Right now, I have more freedom to be discerning than I did as a gig-to-gig actor, but I don’t think of it as pure freedom. It’s more responsibility to choose stories that will have impact, that can shape public perception in important ways, and to do right by them with the amount of work and energy I put in.

On feeding her people: There’s a moment in Bring Them Home that goes back to when I was 16 and played a game called “Make the Buffalo Run” for the first time. You take a stick with your pattern on it and run as fast as you can, screaming at the top of your lungs. When you run out of breath, you drop the stick. Traditionally, it was a way of choosing who the buffalo runner would be — kids would stir up the herds, make themselves big and loud so the head buffalo would chase them, and then tuck into a safe alcove while the herd ran over the cliff. That fed the people for the next year.

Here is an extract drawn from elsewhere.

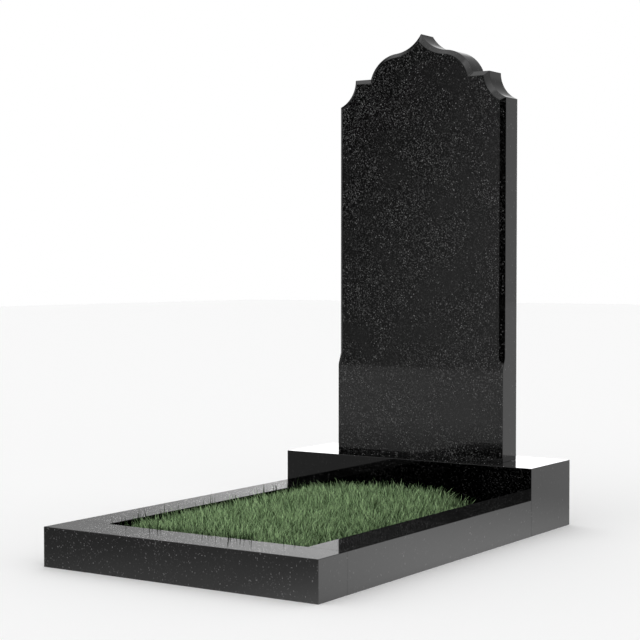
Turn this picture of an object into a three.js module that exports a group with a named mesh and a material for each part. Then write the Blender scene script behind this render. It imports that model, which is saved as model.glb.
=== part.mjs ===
// Upright memorial of polished black granite: a tablet with an ogee top stands on a plinth,
// and a low kerb in front of the plinth holds a bed of short grass.
// Millimetres. +Z is up, +Y runs from the front of the kerb to the back of the plinth, and the
// origin is on the ground under the middle of the whole memorial.

import * as THREE from 'three';
import { mergeVertices } from 'three/addons/utils/BufferGeometryUtils.js';

// Overall plan
const MEMORIAL_WIDTH = 650;
const KERB_LENGTH = 850;

// Plinth
const PLINTH_DEPTH = 200;
const PLINTH_HEIGHT = 150;

// Kerb bars
const KERB_HEIGHT = 80;
const SIDE_RAIL_WIDTH = 86;
const FRONT_BAR_DEPTH = 95;

// Tablet
const STELE_WIDTH = 442;
const STELE_HEIGHT = 985;
const STELE_THICKNESS = 68;

// Level ledge at each side of the top, and the hollow notch under it
const LEDGE_BELOW_POINT = 97;
const LEDGE_WIDTH = 42.5;
const NOTCH_WIDTH = 42;
const NOTCH_DEPTH = 62;

// Ogee top between the ledges: round shoulders that sweep up to a point
const SHOULDER_RISE = 56;
const SHOULDER_RADIUS = 80;
const SWEEP_RADIUS = 88;

// Chamfer round the front edge of the tablet, with a sloped stop at its lower end
const CHAMFER = 10.5;
const CHAMFER_STOP_HEIGHT = 208;
const CHAMFER_STOP_LENGTH = 28;

// Small flat that breaks each sharp edge of the bars and the plinth
const ARRIS = 1.5;

// Grass bed: the dense lower part of the grass is one mat, and tufts rise from it
const MAT_BELOW_KERB = 14;
const TUFT_HEIGHT = 20;
const TUFT_HEIGHT_SPREAD = 14;
const TUFT_PITCH = 26;
const TUFT_LEAN = 7;
const TUFT_EDGE_DROP = 10;

// Gap between pieces that rest on or against each other
const SEAT_GAP = 0.3;

// Flats per arc on the tablet's outline
const ARC_STEPS = 10;

const kerbFrontY = -(KERB_LENGTH + PLINTH_DEPTH) / 2;
const plinthFrontY = kerbFrontY + KERB_LENGTH;
const bedFrontY = kerbFrontY + FRONT_BAR_DEPTH;
const matTop = KERB_HEIGHT - MAT_BELOW_KERB;

const granite = new THREE.MeshStandardMaterial({ color: 0x16171a, roughness: 0.08, metalness: 0 });
const turf = new THREE.MeshStandardMaterial({ color: 0x6f8a52, roughness: 0.9, metalness: 0 });

// A sawn and polished block with every edge broken by the arris, standing on z = 0
function block(width, depth, height) {
  const outline = new THREE.Shape();
  const halfWidth = width / 2 - ARRIS;
  const halfDepth = depth / 2 - ARRIS;
  outline.moveTo(-halfWidth, -halfDepth);
  outline.lineTo(halfWidth, -halfDepth);
  outline.lineTo(halfWidth, halfDepth);
  outline.lineTo(-halfWidth, halfDepth);
  outline.closePath();
  const geometry = new THREE.ExtrudeGeometry(outline, {
    depth: height - 2 * ARRIS,
    bevelThickness: ARRIS,
    bevelSize: ARRIS,
    bevelSegments: 1,
    curveSegments: 1,
  });
  return geometry.translate(0, 0, ARRIS);
}

// Third side of a right triangle, from its longest side and one short side
function otherLeg(longest, leg) {
  return Math.sqrt(longest ** 2 - leg ** 2);
}

// Points along the shorter arc between two points on a circle
function arc(centre, radius, from, to) {
  const start = Math.atan2(from.y - centre.y, from.x - centre.x);
  const end = Math.atan2(to.y - centre.y, to.x - centre.x);
  let turn = end - start;
  if (turn > Math.PI) {
    turn -= 2 * Math.PI;
  }
  if (turn < -Math.PI) {
    turn += 2 * Math.PI;
  }
  const curve = new THREE.EllipseCurve(centre.x, centre.y, radius, radius, start, start + turn, turn < 0);
  return curve.getPoints(ARC_STEPS);
}

// Centre of the sweep arc, which runs through the point and touches the shoulder arc from outside
function sweepCentre(point, shoulderCentre) {
  const apart = point.distanceTo(shoulderCentre);
  const reach = SHOULDER_RADIUS + SWEEP_RADIUS;
  const along = (SWEEP_RADIUS ** 2 - reach ** 2 + apart ** 2) / (2 * apart);
  const across = otherLeg(SWEEP_RADIUS, along);
  const direction = shoulderCentre.clone().sub(point).normalize();
  const outward = new THREE.Vector2(-direction.y, direction.x);
  return point.clone().addScaledVector(direction, along).addScaledVector(outward, across);
}

// Right half of the tablet's outline above the chamfer stop, from the side up to the point.
// Every line and arc is moved inwards by the inset, so an inset outline is the flat face
// inside a chamfer of that width.
function upperHalf(inset) {
  const halfWidth = STELE_WIDTH / 2;
  const ledgeTop = STELE_HEIGHT - LEDGE_BELOW_POINT;
  const ogeeHalfWidth = halfWidth - NOTCH_WIDTH - LEDGE_WIDTH;
  const notchRadius = (NOTCH_WIDTH ** 2 + NOTCH_DEPTH ** 2) / (2 * NOTCH_WIDTH);
  const notchCentre = new THREE.Vector2(halfWidth - NOTCH_WIDTH + notchRadius, ledgeTop);
  const shoulderZ = ledgeTop + SHOULDER_RISE - SHOULDER_RADIUS;
  const shoulderX = ogeeHalfWidth - otherLeg(SHOULDER_RADIUS, ledgeTop - shoulderZ);
  const shoulderCentre = new THREE.Vector2(shoulderX, shoulderZ);
  const sweep = sweepCentre(new THREE.Vector2(0, STELE_HEIGHT), shoulderCentre);

  const hollow = notchRadius + inset;
  const shoulder = SHOULDER_RADIUS - inset;
  const flare = SWEEP_RADIUS + inset;
  const sideX = halfWidth - inset;
  const ledgeZ = ledgeTop - inset;

  const sideTop = new THREE.Vector2(sideX, ledgeTop - otherLeg(hollow, notchCentre.x - sideX));
  const ledgeEnd = new THREE.Vector2(notchCentre.x - otherLeg(hollow, inset), ledgeZ);
  const ogeeFoot = new THREE.Vector2(shoulderX + otherLeg(shoulder, ledgeZ - shoulderZ), ledgeZ);
  const towardsSweep = sweep.clone().sub(shoulderCentre).normalize();
  const touch = shoulderCentre.clone().addScaledVector(towardsSweep, shoulder);
  const point = new THREE.Vector2(0, sweep.y - otherLeg(flare, sweep.x));

  return [
    ...arc(notchCentre, hollow, sideTop, ledgeEnd),
    ...arc(shoulderCentre, shoulder, ogeeFoot, touch),
    ...arc(sweep, flare, touch, point).slice(1),
  ];
}

// Right half of the outline from the foot to the point. The chamfer only starts above its stop.
function rightHalf(inset) {
  const halfWidth = STELE_WIDTH / 2;
  return [
    new THREE.Vector2(halfWidth, 0),
    new THREE.Vector2(halfWidth, CHAMFER_STOP_HEIGHT),
    new THREE.Vector2(halfWidth - inset, CHAMFER_STOP_HEIGHT + CHAMFER_STOP_LENGTH),
    ...upperHalf(inset),
  ];
}

// The whole outline, counter-clockwise seen from the front
function steleOutline(inset) {
  const right = rightHalf(inset);
  const left = right.slice(0, -1).reverse().map((p) => new THREE.Vector2(-p.x, p.y));
  return [...right, ...left];
}

// The tablet: a flat front face inside the chamfer, the chamfer, the sides and a flat back.
// Below the stop the front outline and the outer one are the same, so the chamfer has no width.
function stele() {
  const face = steleOutline(CHAMFER);
  const outer = steleOutline(0);
  const count = outer.length;
  const rings = [
    face.map((p) => [p.x, 0, p.y]),
    outer.map((p, i) => [p.x, face[i].equals(p) ? 0 : CHAMFER, p.y]),
    outer.map((p) => [p.x, STELE_THICKNESS, p.y]),
  ];
  const index = [];
  for (let ring = 0; ring < rings.length - 1; ring += 1) {
    for (let i = 0; i < count; i += 1) {
      const a = ring * count + i;
      const b = ring * count + (i + 1) % count;
      index.push([a, a + count, b], [b, a + count, b + count]);
    }
  }
  const back = (rings.length - 1) * count;
  for (const [a, b, c] of THREE.ShapeUtils.triangulateShape(face, [])) {
    index.push([a, b, c]);
  }
  for (const [a, b, c] of THREE.ShapeUtils.triangulateShape(outer, [])) {
    index.push([back + a, back + c, back + b]);
  }
  return closedGeometry(rings.flat(), index);
}

// Joins equal corners and drops the triangles that have lost their width
function closedGeometry(corners, triangles) {
  const raw = new THREE.BufferGeometry();
  raw.setAttribute('position', new THREE.Float32BufferAttribute(corners.flat(), 3));
  raw.setIndex(triangles.flat());
  const merged = mergeVertices(raw, 1e-3);
  const index = merged.getIndex();
  const kept = [];
  for (let i = 0; i < index.count; i += 3) {
    const [a, b, c] = [index.getX(i), index.getX(i + 1), index.getX(i + 2)];
    if (a !== b && b !== c && c !== a) {
      kept.push(a, b, c);
    }
  }
  merged.setIndex(kept);
  merged.computeVertexNormals();
  return merged;
}

// A value from 0 to 1 that is the same each time for the same cell
function scatter(column, row, salt) {
  const wave = Math.sin(column * 12.9898 + row * 78.233 + salt * 37.719) * 43758.5453;
  return wave - Math.floor(wave);
}

// The grass bed: soil and the mat of grass on it, with a top of leaning tufts, one to each cell
// of a grid. The tufts are shorter along the edges, where the grass is thin beside the stone.
function grassBed(width, depth) {
  const columns = Math.round(width / TUFT_PITCH);
  const rows = Math.round(depth / TUFT_PITCH);
  const cellWidth = width / columns;
  const cellDepth = depth / rows;
  const corners = [];
  const triangles = [];
  const top = (column, row) => row * (columns + 1) + column;
  for (let row = 0; row <= rows; row += 1) {
    for (let column = 0; column <= columns; column += 1) {
      corners.push([column * cellWidth - width / 2, row * cellDepth - depth / 2, matTop]);
    }
  }
  for (let row = 0; row < rows; row += 1) {
    for (let column = 0; column < columns; column += 1) {
      const atEdge = row === 0 || column === 0 || row === rows - 1 || column === columns - 1;
      const drop = (atEdge ? TUFT_EDGE_DROP : 0) + TUFT_HEIGHT_SPREAD * scatter(column, row, 3);
      corners.push([
        (column + 0.5) * cellWidth - width / 2 + TUFT_LEAN * (2 * scatter(column, row, 1) - 1),
        (row + 0.5) * cellDepth - depth / 2 + TUFT_LEAN * (2 * scatter(column, row, 2) - 1),
        matTop + TUFT_HEIGHT + TUFT_HEIGHT_SPREAD - drop,
      ]);
      const tip = corners.length - 1;
      const cell = [top(column, row), top(column + 1, row), top(column + 1, row + 1), top(column, row + 1)];
      for (let side = 0; side < 4; side += 1) {
        triangles.push([cell[side], cell[(side + 1) % 4], tip]);
      }
    }
  }
  const rim = [];
  for (let column = 0; column < columns; column += 1) {
    rim.push(top(column, 0));
  }
  for (let row = 0; row < rows; row += 1) {
    rim.push(top(columns, row));
  }
  for (let column = columns; column > 0; column -= 1) {
    rim.push(top(column, rows));
  }
  for (let row = rows; row > 0; row -= 1) {
    rim.push(top(0, row));
  }
  const firstFoot = corners.length;
  for (const place of rim) {
    corners.push([corners[place][0], corners[place][1], 0]);
  }
  corners.push([0, 0, 0]);
  const middle = corners.length - 1;
  for (let i = 0; i < rim.length; i += 1) {
    const next = (i + 1) % rim.length;
    triangles.push([rim[i], firstFoot + i, rim[next]]);
    triangles.push([rim[next], firstFoot + i, firstFoot + next]);
    triangles.push([firstFoot + i, middle, firstFoot + next]);
  }
  return closedGeometry(corners, triangles);
}

function piece(name, geometry, material, x, y, z) {
  const mesh = new THREE.Mesh(geometry, material);
  mesh.name = name;
  mesh.position.set(x, y, z);
  return mesh;
}

function kerb() {
  const group = new THREE.Group();
  const railLength = KERB_LENGTH - FRONT_BAR_DEPTH - 2 * SEAT_GAP;
  const railY = (bedFrontY + plinthFrontY) / 2;
  const railX = (MEMORIAL_WIDTH - SIDE_RAIL_WIDTH) / 2;
  const barY = kerbFrontY + FRONT_BAR_DEPTH / 2;
  const bar = block(MEMORIAL_WIDTH, FRONT_BAR_DEPTH, KERB_HEIGHT);
  const rail = block(SIDE_RAIL_WIDTH, railLength, KERB_HEIGHT);
  group.add(piece('kerb_front_bar', bar, granite, 0, barY, 0));
  group.add(piece('kerb_left_rail', rail, granite, -railX, railY, 0));
  group.add(piece('kerb_right_rail', rail.clone(), granite, railX, railY, 0));
  return group;
}

const memorial = new THREE.Group();
const plinth = block(MEMORIAL_WIDTH, PLINTH_DEPTH, PLINTH_HEIGHT);
const bedWidth = MEMORIAL_WIDTH - 2 * SIDE_RAIL_WIDTH - 2 * SEAT_GAP;
const bedDepth = KERB_LENGTH - FRONT_BAR_DEPTH - 2 * SEAT_GAP;
const steleFrontY = plinthFrontY + (PLINTH_DEPTH - STELE_THICKNESS) / 2;
memorial.add(piece('plinth', plinth, granite, 0, plinthFrontY + PLINTH_DEPTH / 2, 0));
memorial.add(piece('stele', stele(), granite, 0, steleFrontY, PLINTH_HEIGHT + SEAT_GAP));
memorial.add(kerb());
memorial.add(piece('grass_bed', grassBed(bedWidth, bedDepth), turf, 0, (bedFrontY + plinthFrontY) / 2, 0));

export default memorial;
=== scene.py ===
# %% [markdown]
# # A headstone of polished black granite
#
# The object is a memorial made of five pieces of stone and a bed of grass: an upright tablet,
# the plinth that it stands on, three kerb bars in front, and short grass inside the kerb.
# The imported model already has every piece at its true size, so this file never moves or resizes
# anything. It dresses each piece: finer edges, a polish that mirrors the room, and real blades
# of grass in place of the plain tufts.

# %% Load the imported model
import math

import bpy
import numpy as np
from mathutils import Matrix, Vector, noise


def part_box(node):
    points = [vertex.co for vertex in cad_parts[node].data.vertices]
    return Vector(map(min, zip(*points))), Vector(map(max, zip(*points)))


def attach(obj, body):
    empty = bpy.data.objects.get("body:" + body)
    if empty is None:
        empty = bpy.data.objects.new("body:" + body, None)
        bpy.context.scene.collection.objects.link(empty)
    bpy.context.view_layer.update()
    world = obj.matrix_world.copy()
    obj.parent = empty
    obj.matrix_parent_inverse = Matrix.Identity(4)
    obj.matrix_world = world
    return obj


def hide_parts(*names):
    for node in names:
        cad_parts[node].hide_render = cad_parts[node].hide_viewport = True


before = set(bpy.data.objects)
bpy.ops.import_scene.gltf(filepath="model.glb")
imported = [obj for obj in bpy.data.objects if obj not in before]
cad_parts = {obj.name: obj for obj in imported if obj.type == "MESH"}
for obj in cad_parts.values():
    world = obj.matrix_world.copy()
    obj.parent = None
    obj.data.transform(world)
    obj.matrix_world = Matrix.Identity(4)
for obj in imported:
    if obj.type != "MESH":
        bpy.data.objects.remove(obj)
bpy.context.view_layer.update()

print("nodes:", sorted(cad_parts))

# %% [markdown]
# ## The camera
#
# Polished stone shows the room as much as itself, so the camera comes before the finish. Its
# place can be found by eye, or worked out from the edges that run together in the photo. Here it
# was worked out: a long lens, a little above the kerb, in front and to the right. It is set by
# its place and its two angles, because those are what a photographer would set.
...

When I played it, I got lightheaded, felt blood rushing in my ears like hoofbeats, and imagined a time when buffalo would run again. I asked myself, How can I make the buffalo run? I was raised to be proud of my strength, which for me was my voice. Even then, “feeding my people” meant using my voice to bring attention to things. Now, with buffalo returning to our land and our lives, that question is still there, but there are so many ways to feed your people. Art is one of them.

On how she celebrates herself: Celebration can be simple. Sometimes it’s just treating myself to Joe & the Juice and letting that be enough. After all the ceremony, all the responsibility, all the seasons and cycles and decisions, there’s something grounding about saying, I did my job today. I showed up for my community, my work, myself. And then just enjoying a small, human treat on the way home.